Falling Short: When Goal-Setting Fails.

Hey Everybody!

Tonight’s the last night of my Louisiana thanksgiving vacation extravaganza. I had an absolutely great time, caught up with old friends, and ate dangerously. All in all, a success. Well, in most ways. How’s my 1000 word/day fiction target and one blog a day working out?

Date Fiction Written Non-Fiction Written Total Written
11/25/2012 0 0 0
11/24/2012 0 0 0
11/23/2012 1069 800 1869
11/22/2012 1045 1063 2108
11/21/2012 0 0 0
11/20/2012 1034 991 2025
11/19/2012 1062 640 1702
11/18/2012 0 0 0

…Oh.

I know I shouldn’t care so much. I’m on vacation. I should be able to just sit back, relax, and forget about writing. What’s more, I know what caused each of those slip-ups.

11/18/2012: Exhausted from shitty sleep on a plane, passed out at 7 PM local time.
11/21/2012: Passed out at 8 PM local time due to improper caffeine dosage. (Yeah, I have a precise dosage. You took the graphs in stride, but you’re shocked at that?)
11/24/2012: Staying at a friend’s Baton Rouge apartment. Didn’t want to keep everyone awake with my tap-tap-tapping.
11/25/2012: Worst day of chest and head-cold. Aching everywhere. Told myself not writing just one more night would be fine.

Most people would say, “Hey, what’s the deal? This is your vacation.” But writing’s more than a job to me, it’s a career and a stress-relief habit. If I took a ten-day break from writing, my fingers would fall from the pulse, my edge would dull, my motivation would fade. After a long break, it takes days to get back on track, if not weeks, and months. So now that I’ve reestablished good writing habits and instituted a tracking methodology to ensure I remain productive and honest with myself, I don’t want to return to a life without writing. Not even as a vacation. I’d come back even more stressed! And missing two days in a row is a dangerous sign of backsliding. It’s almost like I’m losing focus. Not a chance!

But here’s where it gets weird. As usual, I found a place for my Japanese every day of the vacation:

Pictured Above: Excitement.

My vacation is represented by days -11 to 0. I never failed to finish all cards due up for review in Anki that day.

My irrational impulse is to say, “Well, clearly you’re more committed to studying Japanese than to putting out writing,” but that isn’t fair. I’m taking a Japanese fluency test in December.
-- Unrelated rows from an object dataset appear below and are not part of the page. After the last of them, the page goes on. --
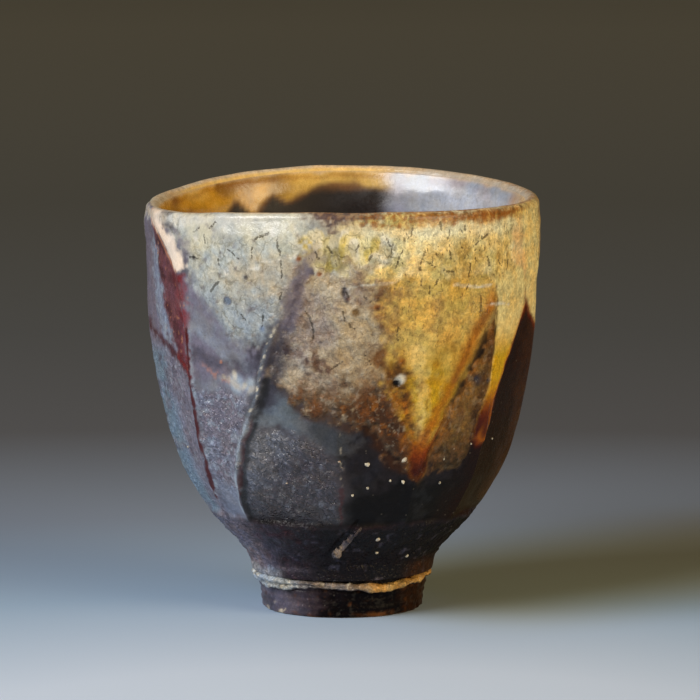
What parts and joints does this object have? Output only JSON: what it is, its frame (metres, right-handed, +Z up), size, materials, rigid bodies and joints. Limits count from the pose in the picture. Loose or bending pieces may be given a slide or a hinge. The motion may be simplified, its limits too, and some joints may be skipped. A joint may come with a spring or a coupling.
{
  "type": "yunomi tea cup",
  "caption": "Tall handleless stoneware tea cup with knife-cut facets, natural ash glaze with amber runs, a glossy liner and a turned foot ring.",
  "frame": {"origin": "middle of the foot ring, on the surface that the cup stands on", "axes": "+Z up along the cup's axis; -Y is the front, the side that the picture shows; +X is to the right seen from the front"},
  "size_m": [0.0812, 0.0815, 0.0859],
  "materials": {
    "stoneware": "dry fired stoneware, toasted at the lip",
    "foot_clay": "dark flashed bare clay, matt",
    "seam_clay": "ragged clay collar, part coated with ash",
    "liner_glaze": "glossy amber to near black",
    "dark_glaze": "dark slate to purple, granular to glossy",
    "ash_glaze": "crackled grey-white to ochre ash glaze",
    "ash_crust": "rough dry beige-brown ash",
    "amber_glaze": "thick glossy amber run",
    "kiln_grit": "pale fused sand",
    "clay_chip": "rough fused clay"
  },
  "bodies": {
    "root": {"clay_body": "stoneware", "foot_ring": "foot_clay", "foot_seam": "seam_clay", "liner_glaze": "liner_glaze", "dark_glaze": "dark_glaze", "ash_glaze": "ash_glaze", "ash_crust": "ash_crust", "amber_runs": "amber_glaze", "kiln_grit": "kiln_grit", "clay_chip": "clay_chip"}
  },
  "joints": []
}
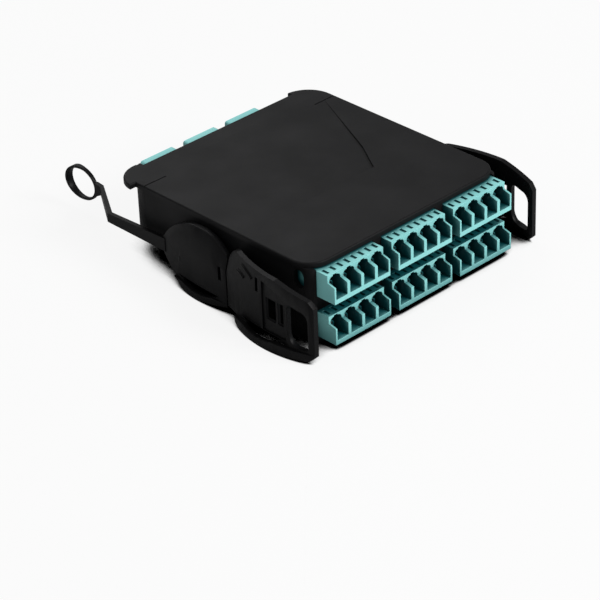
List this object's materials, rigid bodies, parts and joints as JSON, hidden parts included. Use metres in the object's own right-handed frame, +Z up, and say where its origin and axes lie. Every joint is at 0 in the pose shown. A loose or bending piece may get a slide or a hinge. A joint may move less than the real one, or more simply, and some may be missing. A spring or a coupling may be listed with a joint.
{
  "type": "fibre cassette",
  "caption": "Flat fibre cassette with two rows of quad LC adapters in front, MPO adapters behind, sprung side levers and a pull tail with a finger ring.",
  "frame": {"origin": "on the underside, half way across and half way along the box without its adapters", "axes": "+X to the right seen from the LC side, +Y toward the MPO side, +Z up"},
  "size_m": [0.1128, 0.1395, 0.0292],
  "materials": {
    "black_moulding": "fine moulded texture",
    "black_lever_moulding": "satin",
    "aqua_moulding": "satin",
    "plug_moulding": "satin",
    "fibre_jacket": "smooth",
    "steel_fastener": "plated"
  },
  "bodies": {
    "box": {"base_tray": "black_moulding", "top_cover": "black_moulding", "adapter_shelf": "black_moulding", "cover_screws": "steel_fastener", "lc_adapter_lower_left": "aqua_moulding", "inner_lc_plugs_lower_left": "plug_moulding", "lc_adapter_lower_centre": "aqua_moulding", "inner_lc_plugs_lower_centre": "plug_moulding", "lc_adapter_lower_right": "aqua_moulding", "inner_lc_plugs_lower_right": "plug_moulding", "lc_adapter_upper_left": "aqua_moulding", "inner_lc_plugs_upper_left": "plug_moulding", "lc_adapter_upper_centre": "aqua_moulding", "inner_lc_plugs_upper_centre": "plug_moulding", "lc_adapter_upper_right": "aqua_moulding", "inner_lc_plugs_upper_right": "plug_moulding", "mpo_adapter_left": "aqua_moulding", "inner_mpo_plug_left": "plug_moulding", "fibre_harness_left": "fibre_jacket", "mpo_adapter_centre": "aqua_moulding", "inner_mpo_plug_centre": "plug_moulding", "fibre_harness_centre": "fibre_jacket", "mpo_adapter_right": "aqua_moulding", "inner_mpo_plug_right": "plug_moulding", "fibre_harness_right": "fibre_jacket", "left_pivot_pin": "steel_fastener", "right_pivot_pin": "steel_fastener"},
    "left_lever": {"left_front_lever": "black_lever_moulding"},
    "right_lever": {"right_front_lever": "black_lever_moulding"},
    "left_latch": {"left_rear_latch": "black_lever_moulding"},
    "right_latch": {"right_rear_latch": "black_lever_moulding"}
  },
  "joints": [
    {"name": "left_lever_squeeze", "type": "hinge", "parent": "box", "child": "left_lever", "pos_m": [-0.0462, -0.0178, 0.01085], "axis": [0, 0, 1], "range_deg": [0, 6], "stiffness_Nm_per_rad": 0.6, "springref_deg": -2.86},
    {"name": "right_lever_squeeze", "type": "hinge", "parent": "box", "child": "right_lever", "pos_m": [0.0462, -0.0178, 0.01085], "axis": [0, 0, -1], "range_deg": [0, 6], "stiffness_Nm_per_rad": 0.6, "springref_deg": -2.86},
    {"name": "left_latch_pull", "type": "slide", "parent": "box", "child": "left_latch", "axis": [0, 1, 0], "range_m": [0, 0.003], "stiffness_N_per_m": 600, "springref_m": -0.001},
    {"name": "right_latch_pull", "type": "slide", "parent": "box", "child": "right_latch", "axis": [0, 1, 0], "range_m": [0, 0.003], "stiffness_N_per_m": 600, "springref_m": -0.001}
  ]
}
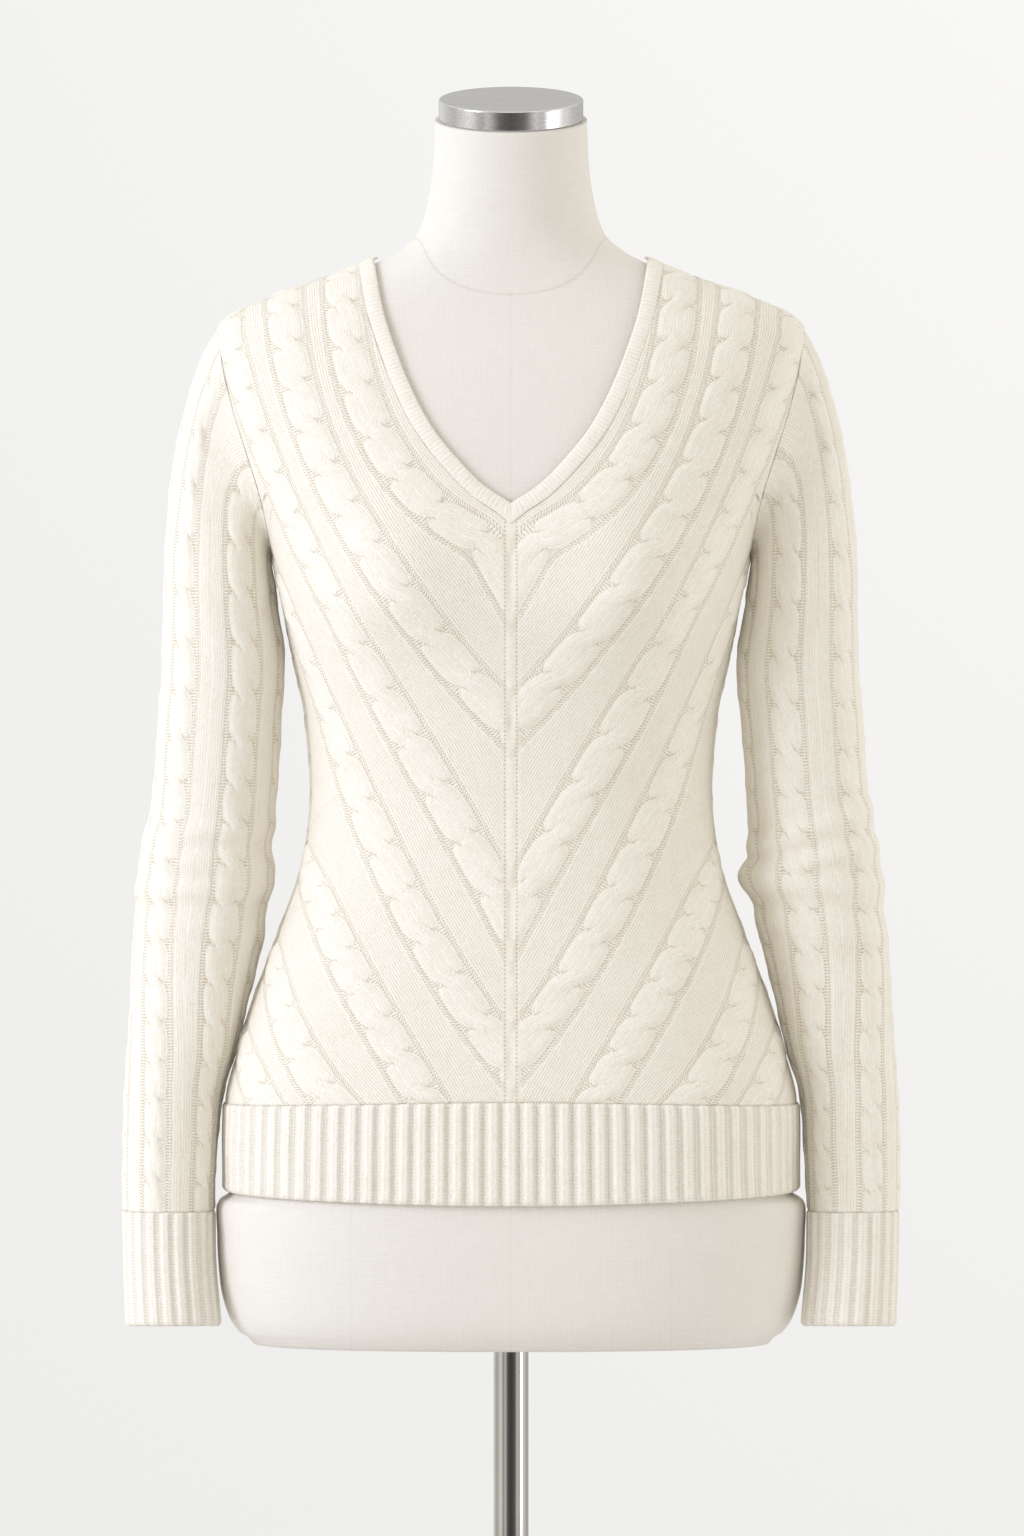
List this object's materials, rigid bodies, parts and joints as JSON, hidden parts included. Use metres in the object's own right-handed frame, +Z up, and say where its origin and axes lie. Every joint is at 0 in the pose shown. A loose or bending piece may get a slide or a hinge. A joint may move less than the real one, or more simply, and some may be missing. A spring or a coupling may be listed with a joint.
{
  "type": "cable knit sweater on dress form",
  "caption": "Close-fitting long-sleeved V-neck cable knit sweater with ribbed neckband, cuffs and hem, worn by a limbless linen dress form on a steel pole and round base.",
  "frame": {"origin": "middle of the base plate's underside, on the floor", "axes": "+Z up along the pole, -Y out of the sweater's front, +X towards the wearer's left"},
  "size_m": [0.4895, 0.344, 1.4919],
  "materials": {
    "cable_knit": "soft matte ivory cable knit",
    "rib_knit": "soft matte ivory rib knit",
    "linen": "matte fine-woven cream linen",
    "cap_steel": "circular brushed top and polished side",
    "pole_steel": "polished steel tube",
    "base_steel": "satin steel plate"
  },
  "bodies": {
    "root": {"front_panel": "cable_knit", "back_panel": "cable_knit", "sleeve_left": "cable_knit", "sleeve_right": "cable_knit", "cuff_left": "rib_knit", "cuff_right": "rib_knit", "hem_band": "rib_knit", "neckband": "rib_knit", "dress_form": "linen", "neck_cap": "cap_steel", "pole": "pole_steel", "base_collar": "pole_steel", "base_plate": "base_steel"}
  },
  "joints": []
}
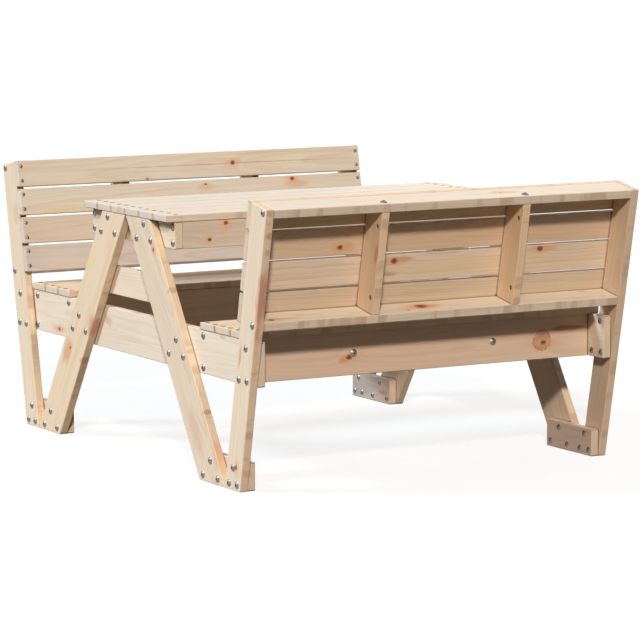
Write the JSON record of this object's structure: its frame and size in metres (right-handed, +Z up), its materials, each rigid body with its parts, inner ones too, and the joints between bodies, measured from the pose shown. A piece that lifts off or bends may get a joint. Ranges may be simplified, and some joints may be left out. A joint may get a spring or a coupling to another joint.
{
  "type": "kids picnic table",
  "caption": "Child-size wooden picnic table with attached facing benches, sloped slatted backs and end frames of boards bolted face to face.",
  "frame": {"origin": "on the floor under the middle of the table, the bottom centre of the bounding box", "axes": "+X along the benches from the left to the right end frame, +Y across from the front bench to the rear bench, +Z up"},
  "size_m": [0.8968, 1.2286, 0.5925],
  "materials": {
    "table_board": "planed pale pine, unpainted, with knots",
    "apron": "planed pale pine, unpainted, with knots",
    "leg": "planed pale pine, unpainted, with knots",
    "post": "planed pale pine, unpainted, with knots",
    "beam": "planed pale pine, unpainted, with knots",
    "tie": "planed pale pine, unpainted, with knots",
    "foot_plate": "planed pale pine, unpainted, with knots",
    "seat_board": "planed pale pine, unpainted, with knots",
    "seat_rail": "planed pale pine, unpainted, with knots",
    "seat_support": "planed pale pine, unpainted, with knots",
    "slat": "planed pale pine, unpainted, with knots",
    "back_rail": "planed pale pine, unpainted, with knots",
    "stile": "planed pale pine, unpainted, with knots",
    "bolt": "bright zinc plated",
    "cap_nut": "bright zinc plated",
    "barrel_nut": "bright zinc plated",
    "screw": "bright zinc plated"
  },
  "bodies": {
    "root": {"table_board_1": "table_board", "table_board_2": "table_board", "table_board_3": "table_board", "table_board_4": "table_board", "table_board_5": "table_board", "table_board_6": "table_board", "end_apron_left": "apron", "end_apron_right": "apron", "side_apron_front": "apron", "side_apron_rear": "apron", "leg_left_front": "leg", "leg_left_rear": "leg", "leg_right_front": "leg", "leg_right_rear": "leg", "post_left_front": "post", "post_left_rear": "post", "post_right_front": "post", "post_right_rear": "post", "cross_beam_left": "beam", "cross_beam_right": "beam", "leg_tie_left": "tie", "leg_tie_right": "tie", "foot_plate_left_front": "foot_plate", "foot_plate_left_rear": "foot_plate", "foot_plate_right_front": "foot_plate", "foot_plate_right_rear": "foot_plate", "seat_board_front_1": "seat_board", "seat_board_front_2": "seat_board", "seat_board_front_3": "seat_board", "seat_board_rear_1": "seat_board", "seat_board_rear_2": "seat_board", "seat_board_rear_3": "seat_board", "seat_rail_front_inner": "seat_rail", "seat_rail_front_outer": "seat_rail", "seat_rail_rear_inner": "seat_rail", "seat_rail_rear_outer": "seat_rail", "seat_support_front_left": "seat_support", "seat_support_front_right": "seat_support", "seat_support_rear_left": "seat_support", "seat_support_rear_right": "seat_support", "back_slat_front_1": "slat", "back_slat_front_2": "slat", "back_slat_front_3": "slat", "back_slat_front_4": "slat", "back_slat_rear_1": "slat", "back_slat_rear_2": "slat", "back_slat_rear_3": "slat", "back_slat_rear_4": "slat", "back_top_rail_front": "back_rail", "back_top_rail_rear": "back_rail", "back_bottom_rail_front": "back_rail", "back_bottom_rail_rear": "back_rail", "back_stile_front_left": "stile", "back_stile_front_right": "stile", "back_stile_rear_left": "stile", "back_stile_rear_right": "stile", "bolts": "bolt", "cap_nuts": "cap_nut", "barrel_nuts": "barrel_nut", "wood_screws": "screw"}
  },
  "joints": []
}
More importantly, memorization is mindless, so I can do it even suffering from coughs that threaten to dislodge a lung, even with a head being used as the world’s most sadistic lumberjack’s splitting maul. Writing requires more mental effort, at least, if I want it to turn out well, it does. So I’m not too mad at myself over it.

But it does make for a great time to seek holes in my writing gamification scheme. I avoid skipping days in Anki because if I do, I’ll just have to make up that work the next day. Although, seeing a ‘0’ for the day is my biggest truancy disincentive in Japanese or writing, the make-up work is another truancy disincentive.

So what if I required myself to make up lost word-count? I worry my quality would slip. Words written, despite being my only empirical metric, isn’t the absolute measure of writing productivity. I constantly lament the lack of quality metrics in my Writing Tracker — unlike Anki, I can’t see “% correct” to my writing.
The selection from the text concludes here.